By Colin Woodward
Fury (2014)
Plot: A tank unit fights its way across Germany during World War II. Along the way, these grizzled, hard-bitten troops teach a wet-behind-the-ears recruit that war is bad.
That plot summary contains cliches. It was meant to. This movie is a cliche.
Someone needs to write a book about how Hollywood, despite all its supposed “limousine liberals” reinforces traditional and conservative values.
Take Fury. It benefits from employing all the tricks of the CGI era. It looks convincing. The film has plenty of mud, blood, and decapitations. The look and feel of the tank’s innards feels real. The acting, on the whole, is competent. Fury is, essentially, however, a remake of The Alamo, in which Americans fight against overwhelming odds.
The film reinforces this idea with some misleading opening titles about American tanks being outgunned by the better-armed Germans. Yes, the German tanks were far superior to their American counterpart, the Shermans. But the Americans had far more tanks with which to wage war, a fact that one scene in the film ably demonstrates. A Tiger is able to pick off several U.S. tanks before being outflanked by Pitt’s crew, which disables the German tank with a shot to its poorly armored rear.
Saving Private Ryan began a new era of (fittingly) violent World War II movies. But even for a war movie, Fury is grisly. Previous entertainments, from Ryan to Band of Brothers to The Thin Red Line, were gritty. But they had an element of humanity about them. The men of Fury, in contrast, only seem to take pride and pleasure in one thing: killing.
Despite the unusually high gore factor in the film, Fury’s plot elements are standard fare. The soldiers are in the mold of the typical World War II platoon. The tank has a Mexican; a nearly incomprehensible and crude redneck; a Bible-quoting southerner with a William Faulkner mustache; a wan, hapless desk jockey whose been thrown in with the veterans; and the tough-as-nails sergeant (played by Pitt). We’ve seen these characters before.
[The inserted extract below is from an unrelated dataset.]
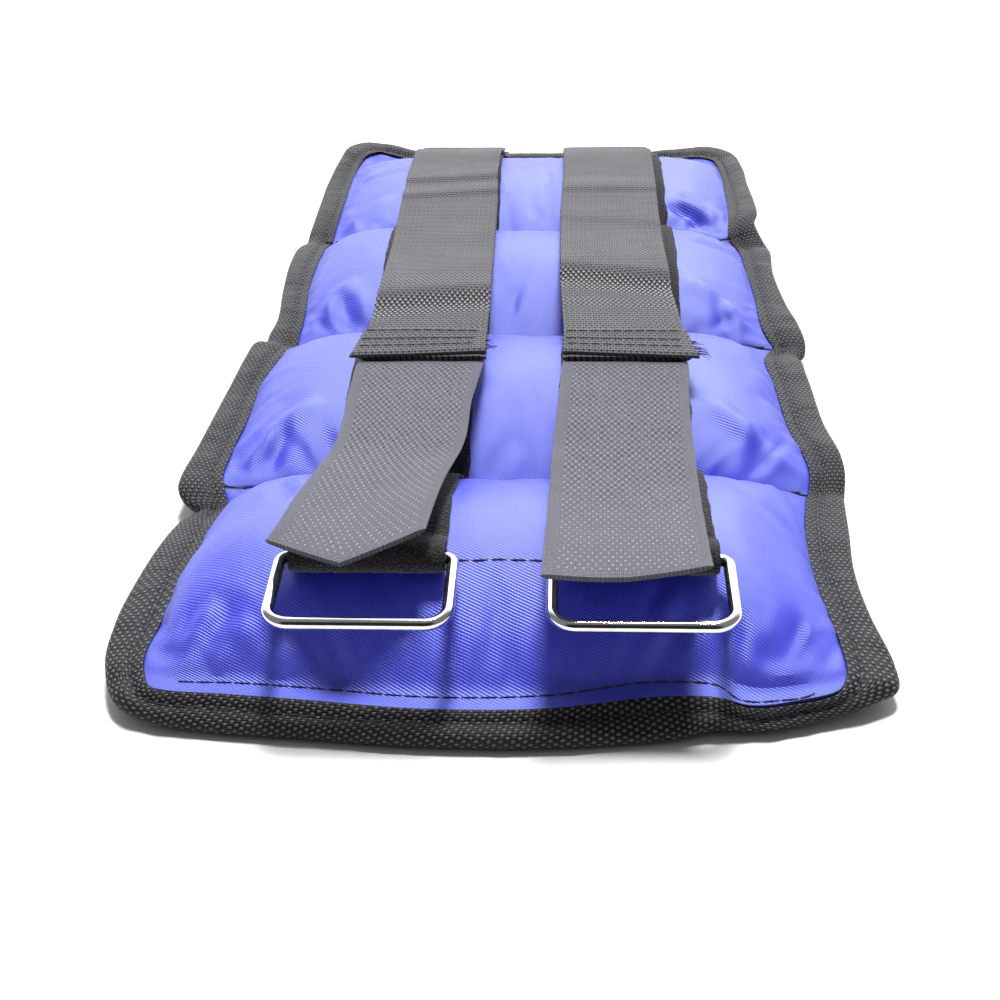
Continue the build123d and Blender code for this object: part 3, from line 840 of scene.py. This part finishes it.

Lee Marvin would have been great in this kind of movie. But he’s been dead a long time, and so instead we get Brad Pitt as the central character. Pitt’s sergeant is something of a sadist. In one preposterous early scene, he forces the new recruit to murder a captured German soldier—shooting the man in the back, no less. And in the ludicrous final act, the film goes into full John Wayne mode. Pitt’s sergeant urges his men to undertake what is essentially a suicide mission, where a handful of men in a broken down tank try to hold off what appears to be a battalion of SS troops.
The film also contains a long, awkward, and gratuitous scene in which the men have a meal with two attractive German women (who are later blown up by stray German artillery). The women look less like people living in a war ravaged town than they do magazine models. And yet, after we have seen countless men torn apart in battle, the director cuts away from the lovemaking scene. No naked flesh in this movie, mind you. Because that would be too much for the viewer to handle. This movie takes pride in not showing any basic human pleasures.
Great war movies are like great westerns. They need strong and charismatic leading men who you will root for, even when those men do horrible things. Brad Pitt, unfortunately, does not have the quality of the great war movie actors. Here, he seems to lack both gravitas and vulnerability. He can be effective in movies like Oceans 11, when he can be suave and snarky. As far as WWII movies go, he was better in Inglorious Basterds, which had the reliable Quentin Tarantino at the helm and was a fairly tongue-in-cheek affair. This movie needs more of an everyman, perhaps Timothy Olyphant or Jeremy Renner leading the tank across Germany
A classic movie like The Dirty Dozen was amoral and often cartoonish. But it had characters you cared about. It knew the movie had to be about more than the killing scenes. Fury doesn’t understand that it’s not enough to have the Nazis be the villains. Countless movies have done that. At the end of the film, we won’t be pleased just because the Americans exacted a higher body count. We want soldiers who are more than just killing machines.
Colin Woodward is an archivist and historian and the author of Marching Masters: Slavery, Race, and the Confederate Army during the Civil War, published through UVA Press.
“Someone needs to write a book about how Hollywood, despite all its supposed “limousine liberals” reinforces traditional and conservative values.”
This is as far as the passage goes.